My Series I Land Rover has chassis rot that’s been patched. If it’s repaired again, can I stop it deteriorating with a home application of engine oil or something like Waxoyl? Or would this just delay the inevitable? J Somers Redcar, Cleveland
This topic really came back to life now after Series I owners started becoming more focused on originality.
First, assess the chassis
Tap every inch (and I do mean every inch) with a small hammer. A ringing sound is metal, a dull thud is rust (or at best, metal with mud or rust flakes piled up on the other side). Lay into anything nasty-sounding with your small hammer – if you can bend it easily, that metal needs replacing, anyway.

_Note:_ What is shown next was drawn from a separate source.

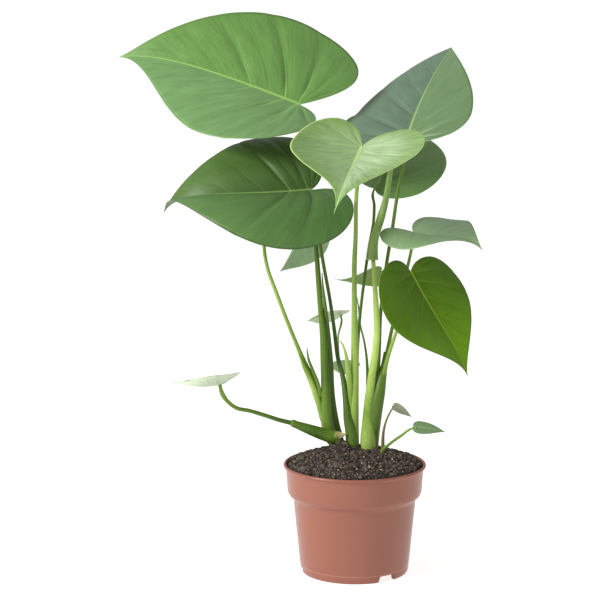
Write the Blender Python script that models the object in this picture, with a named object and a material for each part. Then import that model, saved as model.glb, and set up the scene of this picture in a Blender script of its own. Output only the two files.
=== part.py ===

Prepare the chassis for repair
If the chassis is salvageable I strongly recommend power-washing inside the box sections. The lance needs to get well inside the chassis, so cut rectangular access holes (4in x 2in) on the underside – front, back and the two lowest points, plus outriggers, etc. It sounds brutal, but there’s no point injecting on to piled-up rubbish.
Also, make smaller round access holes for the injection at this time. Then jetwash thoroughly inside the chassis – a horrible job, but some chassis hide masses of mud and rust flakes. When it’s all dry, your welder will repair the rectangular holes and anything else (flush repair, please, not laid-on patches!). Make sure it’s done well: you don’t want to face welding after filling the chassis with flammable stuff.
Then you do the injecting – most people make the mistake of not having enough (or big enough) access holes. The chassis will need re-treating every year or two if you use engine oil. Bilt-Hamber Dynax S50 is really good (01277 658899).
If it’s carried out thoroughly, DIY treatment can be a permanent solution to Land Rover chassis rot.